- _Problem statement_: Start at the first line of the material below and retype each line through the one containing "HOLE_STEPS = 10", exactly.

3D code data

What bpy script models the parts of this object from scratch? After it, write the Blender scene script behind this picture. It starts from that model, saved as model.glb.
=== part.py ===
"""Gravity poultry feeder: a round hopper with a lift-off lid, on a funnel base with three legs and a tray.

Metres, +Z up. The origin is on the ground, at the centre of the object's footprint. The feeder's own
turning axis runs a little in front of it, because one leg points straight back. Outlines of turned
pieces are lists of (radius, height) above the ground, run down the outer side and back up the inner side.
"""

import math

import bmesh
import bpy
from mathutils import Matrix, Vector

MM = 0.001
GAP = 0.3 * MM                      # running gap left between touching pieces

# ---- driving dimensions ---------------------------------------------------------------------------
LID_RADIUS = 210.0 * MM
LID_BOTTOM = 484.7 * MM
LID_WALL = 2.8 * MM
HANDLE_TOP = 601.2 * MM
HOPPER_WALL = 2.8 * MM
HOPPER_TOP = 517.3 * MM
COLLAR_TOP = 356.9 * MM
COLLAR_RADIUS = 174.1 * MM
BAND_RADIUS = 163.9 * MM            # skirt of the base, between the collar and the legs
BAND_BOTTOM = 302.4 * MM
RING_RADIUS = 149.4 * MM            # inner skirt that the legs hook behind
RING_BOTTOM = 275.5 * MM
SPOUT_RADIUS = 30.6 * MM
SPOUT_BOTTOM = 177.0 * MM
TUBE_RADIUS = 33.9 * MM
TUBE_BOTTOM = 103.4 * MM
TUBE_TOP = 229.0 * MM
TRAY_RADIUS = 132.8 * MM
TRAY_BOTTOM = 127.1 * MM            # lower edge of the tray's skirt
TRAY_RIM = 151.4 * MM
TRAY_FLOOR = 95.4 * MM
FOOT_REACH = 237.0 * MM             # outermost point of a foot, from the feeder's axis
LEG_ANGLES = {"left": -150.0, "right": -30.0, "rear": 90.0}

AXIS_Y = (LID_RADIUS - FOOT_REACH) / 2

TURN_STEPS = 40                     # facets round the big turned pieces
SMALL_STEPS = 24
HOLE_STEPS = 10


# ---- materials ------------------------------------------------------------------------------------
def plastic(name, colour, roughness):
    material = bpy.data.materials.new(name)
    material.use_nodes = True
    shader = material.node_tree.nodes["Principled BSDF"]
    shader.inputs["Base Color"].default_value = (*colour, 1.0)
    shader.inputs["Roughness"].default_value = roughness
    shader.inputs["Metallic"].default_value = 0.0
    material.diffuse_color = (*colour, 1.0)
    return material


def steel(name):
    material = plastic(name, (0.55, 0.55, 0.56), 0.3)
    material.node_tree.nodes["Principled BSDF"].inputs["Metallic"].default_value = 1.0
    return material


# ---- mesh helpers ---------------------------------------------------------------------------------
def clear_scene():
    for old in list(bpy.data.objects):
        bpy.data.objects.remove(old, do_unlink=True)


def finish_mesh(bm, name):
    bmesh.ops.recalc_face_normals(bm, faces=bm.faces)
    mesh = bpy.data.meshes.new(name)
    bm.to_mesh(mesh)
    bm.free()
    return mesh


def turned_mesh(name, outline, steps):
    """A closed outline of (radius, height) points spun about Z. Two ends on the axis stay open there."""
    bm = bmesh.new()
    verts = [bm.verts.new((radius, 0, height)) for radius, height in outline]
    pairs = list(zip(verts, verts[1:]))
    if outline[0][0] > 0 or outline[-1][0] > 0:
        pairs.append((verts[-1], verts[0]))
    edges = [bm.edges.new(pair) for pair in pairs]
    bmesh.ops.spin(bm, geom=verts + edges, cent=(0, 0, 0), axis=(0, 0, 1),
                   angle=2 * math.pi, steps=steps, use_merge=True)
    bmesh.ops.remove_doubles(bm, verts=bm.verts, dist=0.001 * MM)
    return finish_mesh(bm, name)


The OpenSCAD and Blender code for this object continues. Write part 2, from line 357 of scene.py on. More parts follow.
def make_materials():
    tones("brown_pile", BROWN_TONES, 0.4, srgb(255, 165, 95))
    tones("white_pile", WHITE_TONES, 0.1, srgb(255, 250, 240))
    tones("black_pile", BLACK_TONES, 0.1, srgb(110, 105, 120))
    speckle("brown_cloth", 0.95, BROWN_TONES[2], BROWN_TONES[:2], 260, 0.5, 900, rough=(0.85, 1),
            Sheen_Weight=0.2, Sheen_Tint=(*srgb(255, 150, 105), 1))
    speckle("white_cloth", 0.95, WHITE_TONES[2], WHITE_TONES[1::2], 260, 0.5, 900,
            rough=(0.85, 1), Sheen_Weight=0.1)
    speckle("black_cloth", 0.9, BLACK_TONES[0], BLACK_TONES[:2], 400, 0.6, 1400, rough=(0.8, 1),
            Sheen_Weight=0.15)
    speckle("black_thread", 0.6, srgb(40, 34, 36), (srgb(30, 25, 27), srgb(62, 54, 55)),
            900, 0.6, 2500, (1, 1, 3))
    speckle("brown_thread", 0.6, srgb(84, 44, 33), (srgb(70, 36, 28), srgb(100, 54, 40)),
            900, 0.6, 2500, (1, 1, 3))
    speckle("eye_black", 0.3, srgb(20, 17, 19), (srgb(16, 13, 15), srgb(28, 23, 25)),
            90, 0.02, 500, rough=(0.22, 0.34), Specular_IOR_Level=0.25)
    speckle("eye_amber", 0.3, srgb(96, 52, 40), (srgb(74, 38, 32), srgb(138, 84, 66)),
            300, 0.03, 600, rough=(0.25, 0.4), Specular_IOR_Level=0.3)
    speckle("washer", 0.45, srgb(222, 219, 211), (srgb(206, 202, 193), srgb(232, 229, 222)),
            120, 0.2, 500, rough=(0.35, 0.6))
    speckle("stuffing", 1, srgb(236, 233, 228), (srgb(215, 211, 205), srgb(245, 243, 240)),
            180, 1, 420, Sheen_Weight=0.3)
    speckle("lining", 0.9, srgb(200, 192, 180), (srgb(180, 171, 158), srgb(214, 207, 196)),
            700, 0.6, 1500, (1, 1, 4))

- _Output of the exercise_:
What bpy script models the parts of this object from scratch? After it, write the Blender scene script behind this picture. It starts from that model, saved as model.glb.
=== part.py ===
"""Gravity poultry feeder: a round hopper with a lift-off lid, on a funnel base with three legs and a tray.

Metres, +Z up. The origin is on the ground, at the centre of the object's footprint. The feeder's own
turning axis runs a little in front of it, because one leg points straight back. Outlines of turned
pieces are lists of (radius, height) above the ground, run down the outer side and back up the inner side.
"""

import math

import bmesh
import bpy
from mathutils import Matrix, Vector

MM = 0.001
GAP = 0.3 * MM                      # running gap left between touching pieces

# ---- driving dimensions ---------------------------------------------------------------------------
LID_RADIUS = 210.0 * MM
LID_BOTTOM = 484.7 * MM
LID_WALL = 2.8 * MM
HANDLE_TOP = 601.2 * MM
HOPPER_WALL = 2.8 * MM
HOPPER_TOP = 517.3 * MM
COLLAR_TOP = 356.9 * MM
COLLAR_RADIUS = 174.1 * MM
BAND_RADIUS = 163.9 * MM            # skirt of the base, between the collar and the legs
BAND_BOTTOM = 302.4 * MM
RING_RADIUS = 149.4 * MM            # inner skirt that the legs hook behind
RING_BOTTOM = 275.5 * MM
SPOUT_RADIUS = 30.6 * MM
SPOUT_BOTTOM = 177.0 * MM
TUBE_RADIUS = 33.9 * MM
TUBE_BOTTOM = 103.4 * MM
TUBE_TOP = 229.0 * MM
TRAY_RADIUS = 132.8 * MM
TRAY_BOTTOM = 127.1 * MM            # lower edge of the tray's skirt
TRAY_RIM = 151.4 * MM
TRAY_FLOOR = 95.4 * MM
FOOT_REACH = 237.0 * MM             # outermost point of a foot, from the feeder's axis
LEG_ANGLES = {"left": -150.0, "right": -30.0, "rear": 90.0}

AXIS_Y = (LID_RADIUS - FOOT_REACH) / 2

TURN_STEPS = 40                     # facets round the big turned pieces
SMALL_STEPS = 24
HOLE_STEPS = 10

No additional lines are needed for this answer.